---- Working data
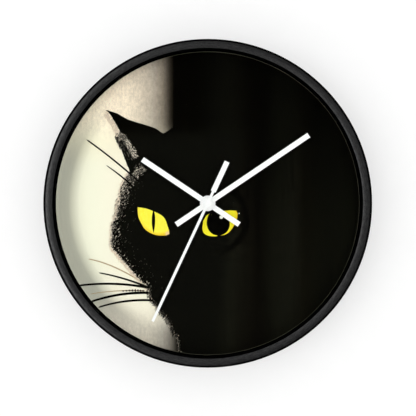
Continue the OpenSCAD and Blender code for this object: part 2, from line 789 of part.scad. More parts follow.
standing() frame_ring();
standing() lens();
standing() spacer_ring();
standing() dial_card();
standing() dial_print_black();
standing() dial_print_yellow();
standing() back_board();
standing() retaining_points();
standing() hanger_bracket();
standing() rubber_washer();
standing() brass_washer();
standing() shaft_nut();
standing() threaded_bush();
standing() movement_case();
standing() movement_front_plate();
standing() middle_plate();
standing() circuit_board();
standing() quartz_crystal();
standing() chip_cover();
standing() coil_bobbin();
standing() coil_winding();
standing() coil_core();
standing() stator();
standing() battery_contact_positive();
standing() battery_contact_negative();
standing() battery();
standing() rotor();
standing() rotor_magnet();
standing() intermediate_wheel();
standing() seconds_arbor();
standing() seconds_wheel();
standing() third_wheel();
standing() centre_wheel();
standing() cannon_pinion();
standing() minute_wheel();
standing() hour_wheel();
standing() setting_knob();
standing() hour_hand();
standing() minute_hand();
standing() second_hand();
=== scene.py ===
"""Looks for a round wall clock whose dial is printed with the face of a black cat.

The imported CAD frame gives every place. This file adds the materials, the printed fur, whiskers and eye
details of the dial, small moulded details, a pale wall and floor, soft lights and the camera.
"""

import math
import random
from collections import namedtuple

import bpy
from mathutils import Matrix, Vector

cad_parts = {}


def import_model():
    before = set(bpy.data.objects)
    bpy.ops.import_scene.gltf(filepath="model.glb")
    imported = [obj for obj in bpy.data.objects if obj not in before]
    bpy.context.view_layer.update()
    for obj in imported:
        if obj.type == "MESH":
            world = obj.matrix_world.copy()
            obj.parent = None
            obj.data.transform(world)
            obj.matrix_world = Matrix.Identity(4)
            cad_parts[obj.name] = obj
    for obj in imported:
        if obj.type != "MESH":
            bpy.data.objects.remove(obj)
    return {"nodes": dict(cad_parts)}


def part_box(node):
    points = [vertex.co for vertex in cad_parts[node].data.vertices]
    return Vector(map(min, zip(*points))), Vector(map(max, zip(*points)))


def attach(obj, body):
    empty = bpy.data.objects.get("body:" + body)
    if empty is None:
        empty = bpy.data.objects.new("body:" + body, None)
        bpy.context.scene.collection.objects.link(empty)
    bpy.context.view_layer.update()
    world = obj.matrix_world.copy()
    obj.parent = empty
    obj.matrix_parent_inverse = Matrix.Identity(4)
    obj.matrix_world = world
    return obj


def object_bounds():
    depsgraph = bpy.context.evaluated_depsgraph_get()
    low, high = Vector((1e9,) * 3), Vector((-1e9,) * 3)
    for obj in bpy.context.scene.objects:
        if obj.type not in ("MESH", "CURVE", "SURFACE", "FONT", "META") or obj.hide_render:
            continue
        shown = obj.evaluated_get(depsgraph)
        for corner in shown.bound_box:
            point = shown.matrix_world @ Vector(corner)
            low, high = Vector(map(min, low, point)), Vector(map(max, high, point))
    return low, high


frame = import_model()
cad_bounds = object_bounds()
nodes = frame["nodes"]
MM = 0.001
ALL_ROUND = 2 * math.pi


def srgb(red, green, blue):
    """The linear colour of an sRGB colour given from 0 to 255."""
    levels = [level / 255 for level in (red, green, blue)]
    linear = [v / 12.92 if v <= 0.04045 else ((v + 0.055) / 1.055) ** 2.4 for v in levels]
    return (*linear, 1.0)


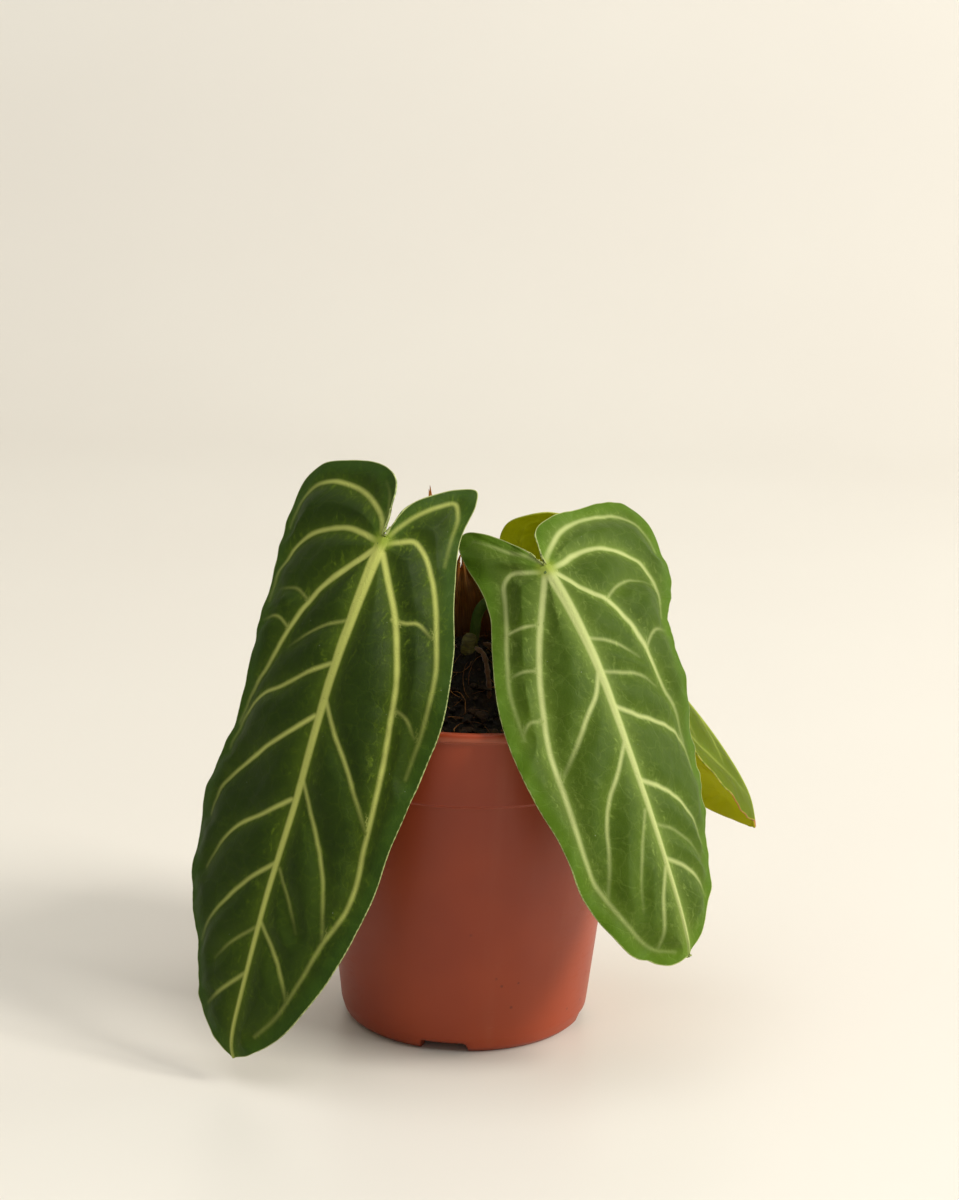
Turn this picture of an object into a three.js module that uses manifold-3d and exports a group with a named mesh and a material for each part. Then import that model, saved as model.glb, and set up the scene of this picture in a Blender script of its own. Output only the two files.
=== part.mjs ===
// A potted anthurium villenaorum: three hanging heart-shaped leaves on thin stalks,
// rising from a mounded potting mix in a 12 cm plastic nursery pot.
// Millimetres, +Z up, the front of the plant faces -Y.

import * as THREE from "three";
import { mergeVertices } from "three/addons/utils/BufferGeometryUtils.js";
import Module from "manifold-3d";

const wasm = await Module();
wasm.setup();

const SEAT_GAP = 0.3;

// Pot
const POT_HEIGHT = 124;
const RIM_RADIUS = 60;
const LIP_HEIGHT = 2.8;
const BAND_HEIGHT = 97;
const BAND_RADIUS = 57.2;
const WALL_TOP_RADIUS = 56.2;
const WALL_BASE_RADIUS = 45.7;
const WALL_BASE_HEIGHT = 6;
const FOOT_RADIUS = 42;
const FOOT_INNER_RADIUS = 38.6;
const WALL = 1.6;
const PLATE_UNDERSIDE = 4.6;
const PLATE_TOP = 6.2;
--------
- [Required task]
Above are some records; repeat all of them exactly.

- [Answer below]
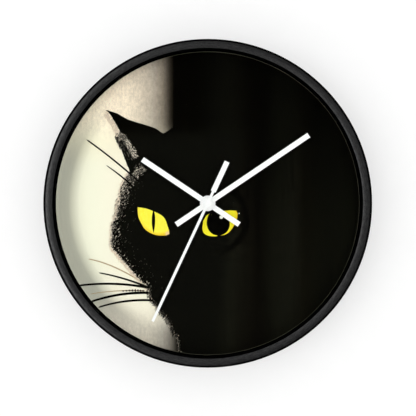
Continue the OpenSCAD and Blender code for this object: part 2, from line 789 of part.scad. More parts follow.
standing() frame_ring();
standing() lens();
standing() spacer_ring();
standing() dial_card();
standing() dial_print_black();
standing() dial_print_yellow();
standing() back_board();
standing() retaining_points();
standing() hanger_bracket();
standing() rubber_washer();
standing() brass_washer();
standing() shaft_nut();
standing() threaded_bush();
standing() movement_case();
standing() movement_front_plate();
standing() middle_plate();
standing() circuit_board();
standing() quartz_crystal();
standing() chip_cover();
standing() coil_bobbin();
standing() coil_winding();
standing() coil_core();
standing() stator();
standing() battery_contact_positive();
standing() battery_contact_negative();
standing() battery();
standing() rotor();
standing() rotor_magnet();
standing() intermediate_wheel();
standing() seconds_arbor();
standing() seconds_wheel();
standing() third_wheel();
standing() centre_wheel();
standing() cannon_pinion();
standing() minute_wheel();
standing() hour_wheel();
standing() setting_knob();
standing() hour_hand();
standing() minute_hand();
standing() second_hand();
=== scene.py ===
"""Looks for a round wall clock whose dial is printed with the face of a black cat.

The imported CAD frame gives every place. This file adds the materials, the printed fur, whiskers and eye
details of the dial, small moulded details, a pale wall and floor, soft lights and the camera.
"""

import math
import random
from collections import namedtuple

import bpy
from mathutils import Matrix, Vector

cad_parts = {}


def import_model():
    before = set(bpy.data.objects)
    bpy.ops.import_scene.gltf(filepath="model.glb")
    imported = [obj for obj in bpy.data.objects if obj not in before]
    bpy.context.view_layer.update()
    for obj in imported:
        if obj.type == "MESH":
            world = obj.matrix_world.copy()
            obj.parent = None
            obj.data.transform(world)
            obj.matrix_world = Matrix.Identity(4)
            cad_parts[obj.name] = obj
    for obj in imported:
        if obj.type != "MESH":
            bpy.data.objects.remove(obj)
    return {"nodes": dict(cad_parts)}


def part_box(node):
    points = [vertex.co for vertex in cad_parts[node].data.vertices]
    return Vector(map(min, zip(*points))), Vector(map(max, zip(*points)))


def attach(obj, body):
    empty = bpy.data.objects.get("body:" + body)
    if empty is None:
        empty = bpy.data.objects.new("body:" + body, None)
        bpy.context.scene.collection.objects.link(empty)
    bpy.context.view_layer.update()
    world = obj.matrix_world.copy()
    obj.parent = empty
    obj.matrix_parent_inverse = Matrix.Identity(4)
    obj.matrix_world = world
    return obj


def object_bounds():
    depsgraph = bpy.context.evaluated_depsgraph_get()
    low, high = Vector((1e9,) * 3), Vector((-1e9,) * 3)
    for obj in bpy.context.scene.objects:
        if obj.type not in ("MESH", "CURVE", "SURFACE", "FONT", "META") or obj.hide_render:
            continue
        shown = obj.evaluated_get(depsgraph)
        for corner in shown.bound_box:
            point = shown.matrix_world @ Vector(corner)
            low, high = Vector(map(min, low, point)), Vector(map(max, high, point))
    return low, high


frame = import_model()
cad_bounds = object_bounds()
nodes = frame["nodes"]
MM = 0.001
ALL_ROUND = 2 * math.pi


def srgb(red, green, blue):
    """The linear colour of an sRGB colour given from 0 to 255."""
    levels = [level / 255 for level in (red, green, blue)]
    linear = [v / 12.92 if v <= 0.04045 else ((v + 0.055) / 1.055) ** 2.4 for v in levels]
    return (*linear, 1.0)


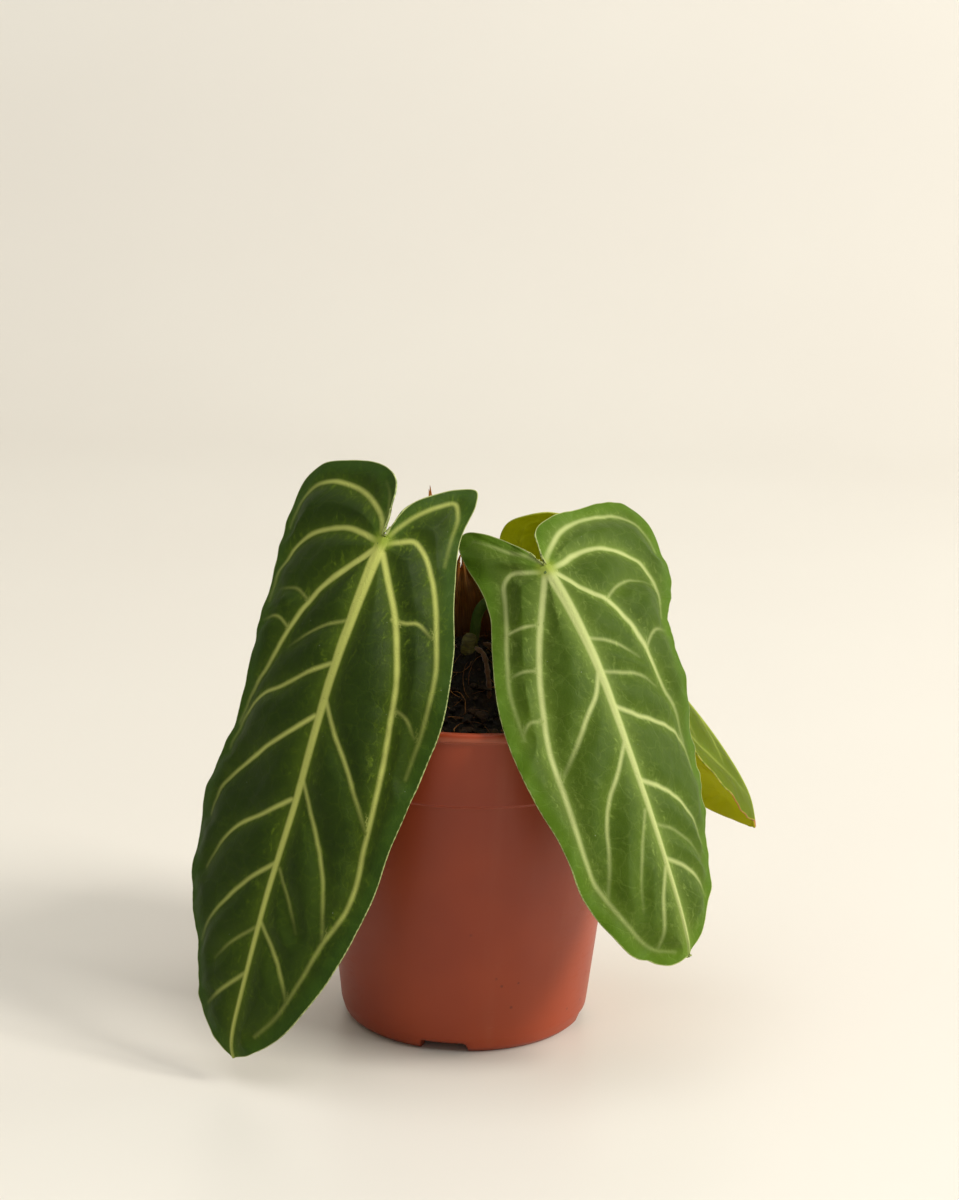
Turn this picture of an object into a three.js module that uses manifold-3d and exports a group with a named mesh and a material for each part. Then import that model, saved as model.glb, and set up the scene of this picture in a Blender script of its own. Output only the two files.
=== part.mjs ===
// A potted anthurium villenaorum: three hanging heart-shaped leaves on thin stalks,
// rising from a mounded potting mix in a 12 cm plastic nursery pot.
// Millimetres, +Z up, the front of the plant faces -Y.

import * as THREE from "three";
import { mergeVertices } from "three/addons/utils/BufferGeometryUtils.js";
import Module from "manifold-3d";

const wasm = await Module();
wasm.setup();

const SEAT_GAP = 0.3;

// Pot
const POT_HEIGHT = 124;
const RIM_RADIUS = 60;
const LIP_HEIGHT = 2.8;
const BAND_HEIGHT = 97;
const BAND_RADIUS = 57.2;
const WALL_TOP_RADIUS = 56.2;
const WALL_BASE_RADIUS = 45.7;
const WALL_BASE_HEIGHT = 6;
const FOOT_RADIUS = 42;
const FOOT_INNER_RADIUS = 38.6;
const WALL = 1.6;
const PLATE_UNDERSIDE = 4.6;
const PLATE_TOP = 6.2;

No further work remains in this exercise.